Consequently, at the direction of the Chinese government, banks allocated 4 trillion yuan ($560 billion) in 2024 to complete stalled projects. The central bank reduced the key lending rate (LPR) from 4.2% to 3.85%, and the minimum down payment for first-home mortgages dropped from 20–30% to 15%.
Furthermore, local authorities spent 300 billion yuan ($42 billion) to purchase unsold housing and transfer it to social housing funds, while also allowing companies to lower prices without needing approval from local regulators.
Current Situation
According to the National Bureau of Statistics, sales of new homes in 2024 dropped by 18% compared to 2023. The market has accumulated 70 million vacant apartments and houses—an amount that, even if construction halted entirely and sales remained at the current level of 10 million units per year, would last for seven years.
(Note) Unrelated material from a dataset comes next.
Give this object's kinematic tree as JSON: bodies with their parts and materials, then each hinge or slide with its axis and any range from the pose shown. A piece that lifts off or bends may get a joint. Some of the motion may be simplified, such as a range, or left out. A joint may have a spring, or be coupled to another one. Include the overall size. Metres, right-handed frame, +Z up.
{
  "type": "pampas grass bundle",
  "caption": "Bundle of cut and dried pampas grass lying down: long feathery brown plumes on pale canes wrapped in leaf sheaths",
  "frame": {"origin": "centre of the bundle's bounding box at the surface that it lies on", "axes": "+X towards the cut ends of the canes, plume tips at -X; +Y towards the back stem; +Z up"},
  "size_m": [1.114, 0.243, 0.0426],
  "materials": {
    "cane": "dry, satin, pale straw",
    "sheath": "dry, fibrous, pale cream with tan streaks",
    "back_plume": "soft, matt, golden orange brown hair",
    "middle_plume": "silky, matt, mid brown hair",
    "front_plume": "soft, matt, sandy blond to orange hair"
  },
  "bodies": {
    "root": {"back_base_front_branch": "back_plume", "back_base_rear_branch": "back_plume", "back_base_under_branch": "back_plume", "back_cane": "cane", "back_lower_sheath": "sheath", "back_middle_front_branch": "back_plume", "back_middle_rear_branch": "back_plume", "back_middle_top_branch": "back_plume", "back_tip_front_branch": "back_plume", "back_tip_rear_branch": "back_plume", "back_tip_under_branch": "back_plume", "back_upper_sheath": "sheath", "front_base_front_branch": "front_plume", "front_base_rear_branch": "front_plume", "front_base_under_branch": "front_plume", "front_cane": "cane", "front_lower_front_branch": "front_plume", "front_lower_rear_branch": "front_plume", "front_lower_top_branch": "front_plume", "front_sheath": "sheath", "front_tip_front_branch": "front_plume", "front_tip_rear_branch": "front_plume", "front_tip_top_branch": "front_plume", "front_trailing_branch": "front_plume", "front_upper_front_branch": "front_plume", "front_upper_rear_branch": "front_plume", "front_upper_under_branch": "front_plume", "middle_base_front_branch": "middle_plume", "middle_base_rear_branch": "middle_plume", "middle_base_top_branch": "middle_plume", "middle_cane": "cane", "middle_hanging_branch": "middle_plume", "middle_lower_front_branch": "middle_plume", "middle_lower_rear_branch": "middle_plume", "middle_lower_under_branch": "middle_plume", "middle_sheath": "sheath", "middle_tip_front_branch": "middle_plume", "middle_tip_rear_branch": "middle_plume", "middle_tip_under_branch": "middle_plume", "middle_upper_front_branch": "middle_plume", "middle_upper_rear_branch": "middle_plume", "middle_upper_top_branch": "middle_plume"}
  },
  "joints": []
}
As previously mentioned, new home prices in January 2025 remained unchanged month-on-month but fell by 5% compared to January 2024, offering a faint hint of market stabilization. The secondary market saw steeper declines: prices dropped by 5.6% in major cities (Beijing, Shanghai), 6% in second-tier cities (e.g., Chengdu), and up to 8.2% in third-tier cities (smaller locales). In some regions, secondary housing prices have plummeted by 30% from their 2021 peak.
Two-thirds of small and medium-sized developers have either gone bankrupt or are teetering on the edge. Major players report a 40% drop in annual sales volume. Overall, the stock of unsold housing in 2024 grew to 391 million square meters (+16.2% year-on-year). Assuming an average apartment size of 110 square meters, this equates to roughly 3.5 million vacant units. In cities like Kunming, maintaining these properties is unprofitable, leading local authorities to demolish 15 residential towers in 2023.
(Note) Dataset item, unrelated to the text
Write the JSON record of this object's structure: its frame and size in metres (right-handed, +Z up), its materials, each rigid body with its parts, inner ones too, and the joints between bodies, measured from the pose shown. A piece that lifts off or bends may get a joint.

Demand has not returned to previous levels, as consumers have lost trust in the market, fearing they’ll end up with unfinished homes and still have to repay loans for them. As of early 2025, over 1.5 million pre-paid apartments remain incomplete. The lack of guaranteed sales has also led to a reduction in overall construction activity, with the number of new projects falling by 23–30% in 2024, according to available data.
Nevertheless, there are signs of a slow market recovery, though Goldman Sachs analysts, in their January 2025 report, argue that the current price stagnation is merely a temporary respite, and a full recovery will require reforming the developers’ financing system.